* Begin Listed records *
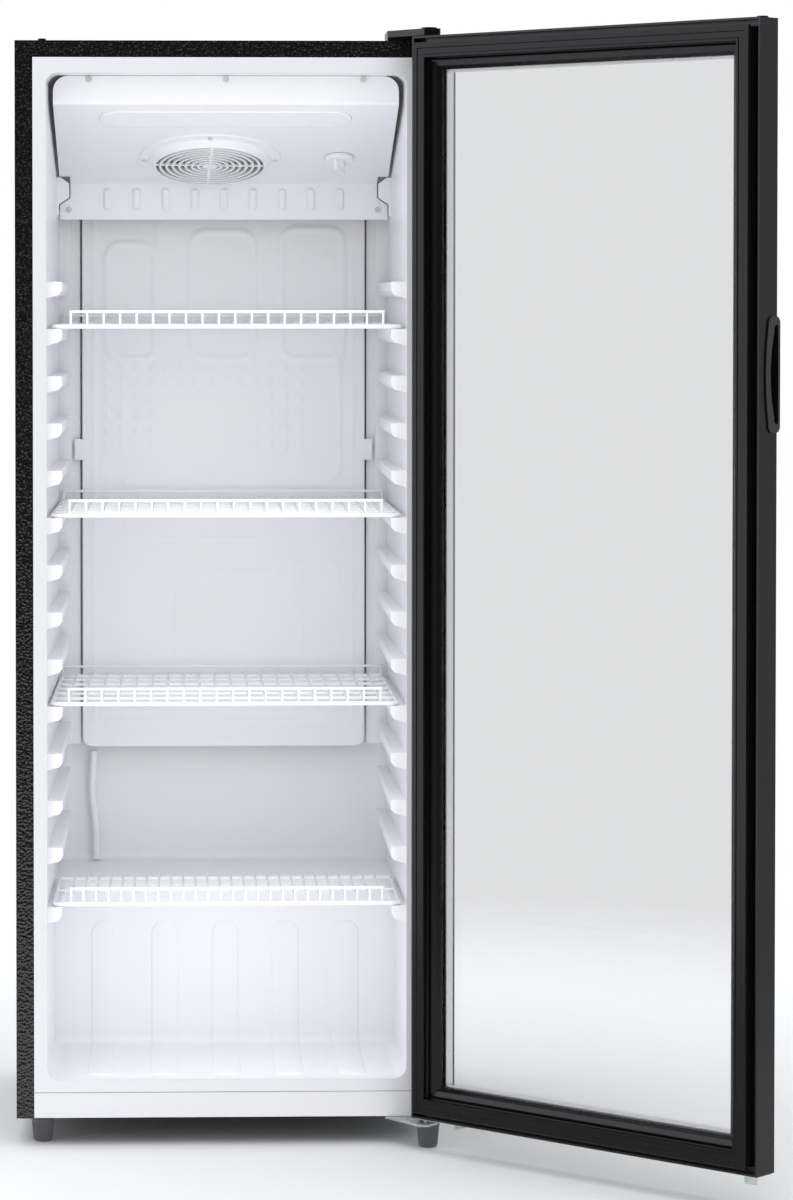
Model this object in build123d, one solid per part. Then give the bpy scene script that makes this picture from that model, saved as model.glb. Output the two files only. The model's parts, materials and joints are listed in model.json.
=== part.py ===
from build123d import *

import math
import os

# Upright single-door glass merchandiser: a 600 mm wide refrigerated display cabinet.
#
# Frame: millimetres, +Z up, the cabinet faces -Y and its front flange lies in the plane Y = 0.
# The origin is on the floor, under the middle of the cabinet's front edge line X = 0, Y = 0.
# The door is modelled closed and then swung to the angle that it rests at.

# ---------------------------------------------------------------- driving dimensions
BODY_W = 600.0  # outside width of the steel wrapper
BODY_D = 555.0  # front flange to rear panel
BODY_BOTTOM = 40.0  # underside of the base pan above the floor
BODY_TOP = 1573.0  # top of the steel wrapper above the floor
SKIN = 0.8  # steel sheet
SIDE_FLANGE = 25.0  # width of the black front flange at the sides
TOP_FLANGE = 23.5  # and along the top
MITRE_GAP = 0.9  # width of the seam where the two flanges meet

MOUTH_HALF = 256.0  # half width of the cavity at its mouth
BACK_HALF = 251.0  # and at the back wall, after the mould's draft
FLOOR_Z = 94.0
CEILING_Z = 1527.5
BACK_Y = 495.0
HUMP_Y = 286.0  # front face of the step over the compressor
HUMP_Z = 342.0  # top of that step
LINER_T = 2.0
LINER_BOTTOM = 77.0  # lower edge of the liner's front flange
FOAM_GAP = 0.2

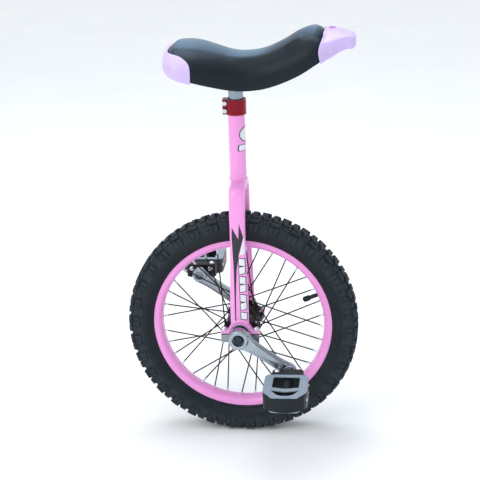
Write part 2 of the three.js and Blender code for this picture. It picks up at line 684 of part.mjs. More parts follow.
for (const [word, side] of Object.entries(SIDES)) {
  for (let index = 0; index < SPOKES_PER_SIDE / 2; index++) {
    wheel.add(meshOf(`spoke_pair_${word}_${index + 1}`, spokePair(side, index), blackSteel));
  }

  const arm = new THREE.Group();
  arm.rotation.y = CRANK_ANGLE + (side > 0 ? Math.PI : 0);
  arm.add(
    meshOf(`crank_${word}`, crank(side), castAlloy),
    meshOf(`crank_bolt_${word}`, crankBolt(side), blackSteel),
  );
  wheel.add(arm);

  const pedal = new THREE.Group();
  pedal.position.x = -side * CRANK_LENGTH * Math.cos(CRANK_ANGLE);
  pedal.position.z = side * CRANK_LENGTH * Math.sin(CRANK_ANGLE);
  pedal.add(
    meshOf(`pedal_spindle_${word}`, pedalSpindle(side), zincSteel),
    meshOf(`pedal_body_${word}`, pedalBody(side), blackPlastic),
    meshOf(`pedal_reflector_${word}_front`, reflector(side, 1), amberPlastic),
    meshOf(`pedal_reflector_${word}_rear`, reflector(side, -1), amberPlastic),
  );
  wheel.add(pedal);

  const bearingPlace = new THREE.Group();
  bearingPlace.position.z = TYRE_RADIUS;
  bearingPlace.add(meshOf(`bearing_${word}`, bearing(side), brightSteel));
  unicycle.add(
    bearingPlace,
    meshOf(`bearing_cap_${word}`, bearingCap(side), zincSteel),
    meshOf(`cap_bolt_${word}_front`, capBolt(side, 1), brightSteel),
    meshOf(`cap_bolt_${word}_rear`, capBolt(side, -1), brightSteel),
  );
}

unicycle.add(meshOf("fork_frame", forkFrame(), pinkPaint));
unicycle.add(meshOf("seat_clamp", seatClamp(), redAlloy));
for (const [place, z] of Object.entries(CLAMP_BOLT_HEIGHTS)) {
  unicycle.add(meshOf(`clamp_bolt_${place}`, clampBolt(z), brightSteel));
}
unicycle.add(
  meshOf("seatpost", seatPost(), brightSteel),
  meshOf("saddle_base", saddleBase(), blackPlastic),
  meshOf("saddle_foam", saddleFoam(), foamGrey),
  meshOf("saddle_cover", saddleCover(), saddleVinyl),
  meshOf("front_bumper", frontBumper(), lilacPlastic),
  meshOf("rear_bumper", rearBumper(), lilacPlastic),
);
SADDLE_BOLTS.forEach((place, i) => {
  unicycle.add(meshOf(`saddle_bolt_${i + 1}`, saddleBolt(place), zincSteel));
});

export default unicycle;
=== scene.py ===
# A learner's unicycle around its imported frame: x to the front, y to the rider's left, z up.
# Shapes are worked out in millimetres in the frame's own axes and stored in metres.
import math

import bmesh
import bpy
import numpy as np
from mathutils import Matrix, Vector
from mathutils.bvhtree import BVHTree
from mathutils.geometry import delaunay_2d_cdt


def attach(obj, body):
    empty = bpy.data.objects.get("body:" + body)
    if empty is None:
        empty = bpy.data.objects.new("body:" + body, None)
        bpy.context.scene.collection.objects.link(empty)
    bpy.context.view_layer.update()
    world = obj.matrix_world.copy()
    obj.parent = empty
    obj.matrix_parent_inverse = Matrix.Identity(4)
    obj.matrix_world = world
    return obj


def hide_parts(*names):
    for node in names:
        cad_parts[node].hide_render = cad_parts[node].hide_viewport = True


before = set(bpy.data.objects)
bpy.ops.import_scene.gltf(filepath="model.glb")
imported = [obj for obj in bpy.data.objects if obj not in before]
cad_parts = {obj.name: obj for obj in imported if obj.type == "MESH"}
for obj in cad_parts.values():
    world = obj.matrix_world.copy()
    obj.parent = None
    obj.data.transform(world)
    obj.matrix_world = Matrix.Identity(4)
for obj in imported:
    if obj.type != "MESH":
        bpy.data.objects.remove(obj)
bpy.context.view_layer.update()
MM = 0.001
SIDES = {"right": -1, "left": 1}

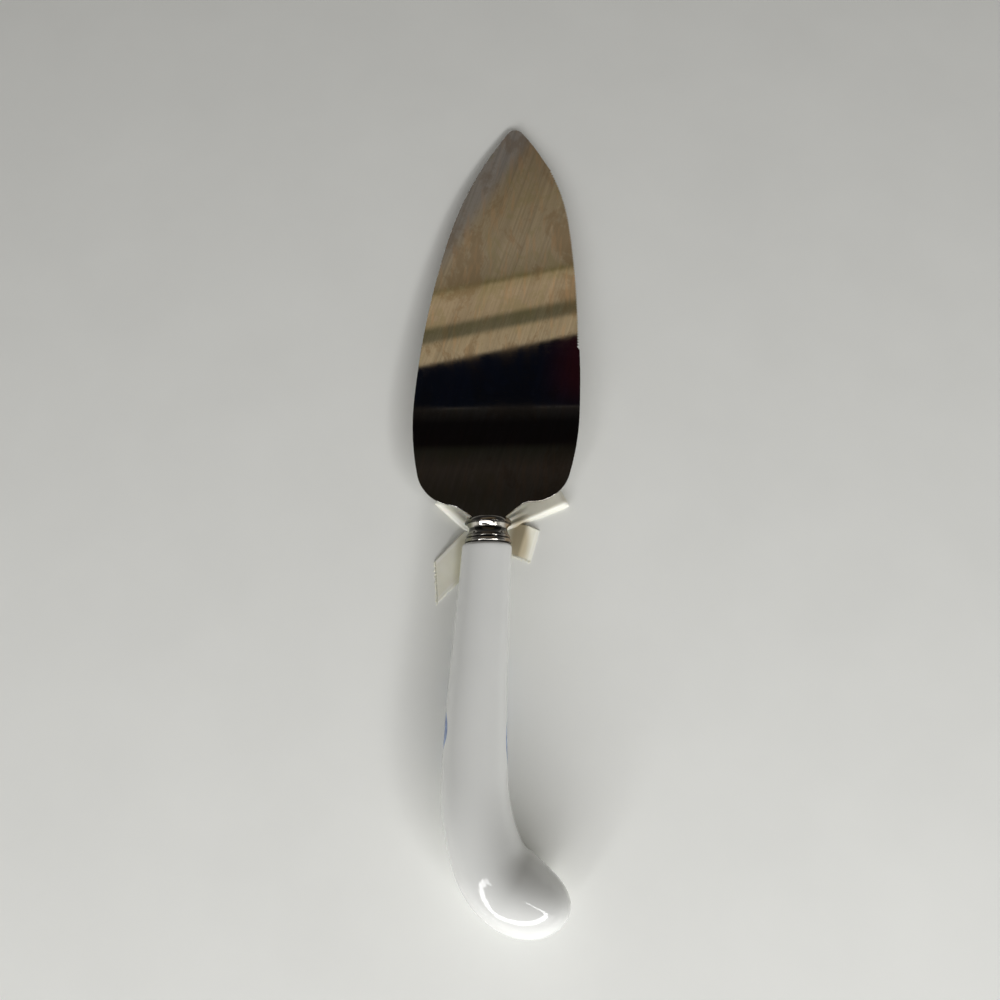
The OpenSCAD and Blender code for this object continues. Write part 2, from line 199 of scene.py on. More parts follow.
* End Listed records *
Aim » Only the lines from the one containing "SADDLE_BOLTS.forEach((place, i) =>" through the one containing "cad_parts[node].hide_render = cad_parts[node].hide_viewport" are to be retyped, both boundary lines included, with no other material.

Output of the exercise »
SADDLE_BOLTS.forEach((place, i) => {
  unicycle.add(meshOf(`saddle_bolt_${i + 1}`, saddleBolt(place), zincSteel));
});

export default unicycle;
=== scene.py ===
# A learner's unicycle around its imported frame: x to the front, y to the rider's left, z up.
# Shapes are worked out in millimetres in the frame's own axes and stored in metres.
import math

import bmesh
import bpy
import numpy as np
from mathutils import Matrix, Vector
from mathutils.bvhtree import BVHTree
from mathutils.geometry import delaunay_2d_cdt


def attach(obj, body):
    empty = bpy.data.objects.get("body:" + body)
    if empty is None:
        empty = bpy.data.objects.new("body:" + body, None)
        bpy.context.scene.collection.objects.link(empty)
    bpy.context.view_layer.update()
    world = obj.matrix_world.copy()
    obj.parent = empty
    obj.matrix_parent_inverse = Matrix.Identity(4)
    obj.matrix_world = world
    return obj


def hide_parts(*names):
    for node in names:
        cad_parts[node].hide_render = cad_parts[node].hide_viewport = True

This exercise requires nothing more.